Il giorno dopo duecentomila lavoratrici e lavoratori invadono San Pietroburgo, manifestando per il pane e la pace, e quindi contro la guerra e contro l'autocrazia zarista. L'insurrezione dilaga. La polizia inizia a sparare sulla folla, ma dalla folla c’è chi risponde al fuoco.
Il 15 marzo 1917, lo zar Nicola II (1868-1918) si vede costretto a compiere un passo indietro, cedendo i poteri al Primo ministro liberale Georgij L'vov (1861-1925), al quale in luglio succederà il laburista (trudovik) Aleksandr Kerenskij (1881-1970). Ma la guerra continua e Kerenskij dilapida ogni popolarità in una sanguinosa offensiva militare, fallita la quale per Vladimir Lenin (1870-1924) diviene possibile ordinare l'assalto del Palazzo d'Inverno al grido: Pace subito!
Un anno dopo la presa del potere da parte dei bolscevichi – alle ore 11.00 dell'11.11.1918 – entra in vigore l'Armistizio che segna la fine della Grande guerra.
Lo stesso giorno ha luogo l'abdicazione del Kaiser tedesco Guglielmo II (1859-1941): dopo lo sciopero generale proclamato dalla maggioranza di sinistra nel Parlamento di Berlino i poteri passano al presidente socialdemocratico Friedrich Ebert (1871-1925). Ma quell'11 novembre anche il Kaiser austriaco Carlo (1887-1922) deve rimettere i propri poteri ai rappresentanti del popolo, sotto l'egida del cancelliere socialdemocratico Karl Renner (1870-1950).

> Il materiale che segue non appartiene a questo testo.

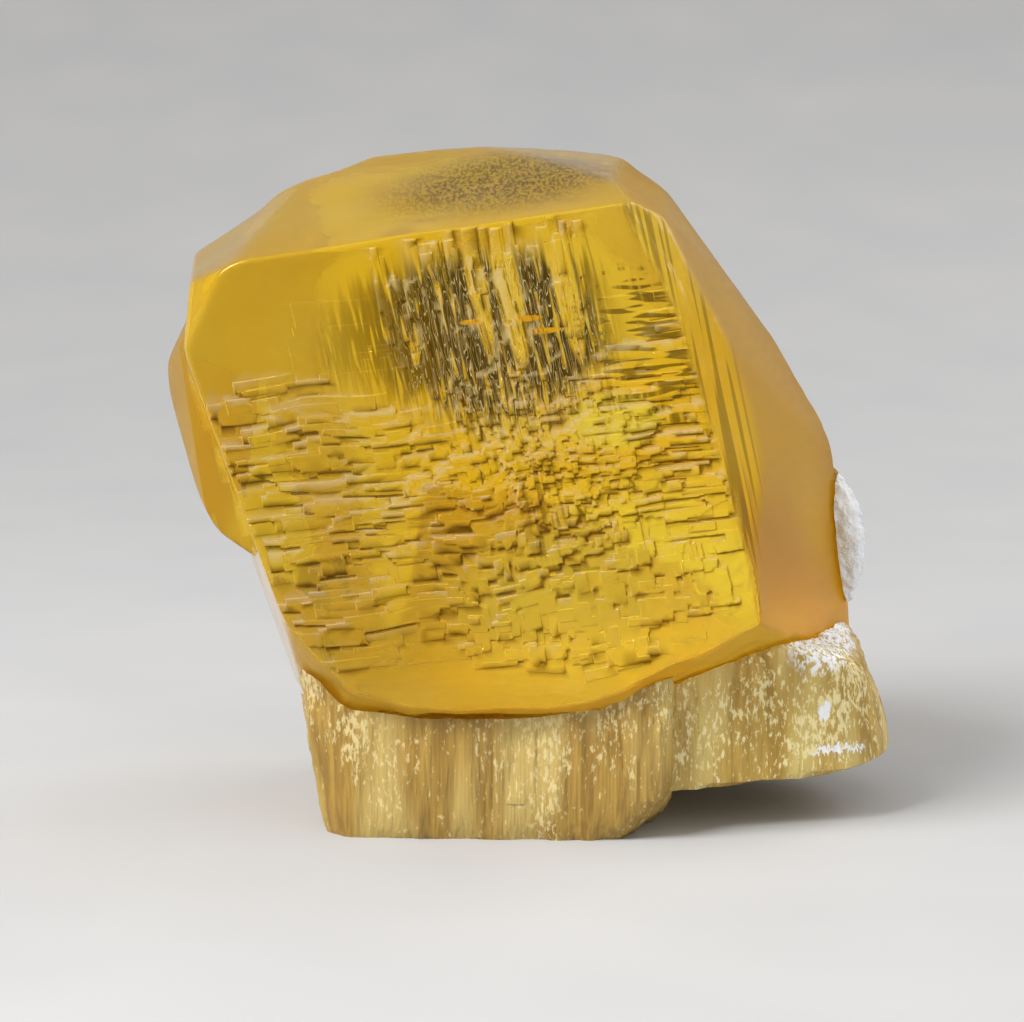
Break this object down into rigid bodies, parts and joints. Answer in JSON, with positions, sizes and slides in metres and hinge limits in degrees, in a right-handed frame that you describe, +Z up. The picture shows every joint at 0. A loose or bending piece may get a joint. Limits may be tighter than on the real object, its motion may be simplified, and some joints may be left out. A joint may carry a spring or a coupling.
{
  "type": "calcite on okenite mineral specimen",
  "caption": "Honey-yellow calcite crystal with a stepped front face, seated on a cream fibrous okenite base that is cut flat to stand on.",
  "frame": {"origin": "on the flat cut under the okenite base, below the middle of the crystal", "axes": "+Z up, +X to the viewer's right along the specimen's width, -Y towards the viewer, out of the stepped front face"},
  "size_m": [0.0653, 0.0427, 0.0599],
  "materials": {
    "honey_calcite": "clear honey-yellow crystal, glossy faces with fine growth steps",
    "cream_okenite": "cream, fibrous, pearly with bright white flecks",
    "white_okenite": "white, matt, short fibres"
  },
  "bodies": {
    "root": {"calcite_crystal": "honey_calcite", "okenite_base": "cream_okenite", "okenite_crust": "white_okenite"}
  },
  "joints": []
}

Questo articolo inaugura una serie di testi ispirati o ripresi dall'ADL nell’anno delle due rivoluzioni russe che hanno cambiato il mondo. La nostra redazione di allora poté “coprirle” entrambe con materiale di prima mano. Ciò grazie soprattutto ad Angelica Balabanoff, fautrice degli stretti legami sviluppatisi tra i socialisti italiani e russi intensamente impegnati insieme al PS svizzero nella grande campagna di “guerra alla guerra”. Campagna lanciata con la Conferenza di Zimmerwald. E culminata nella Rivoluzione d'Ottobre.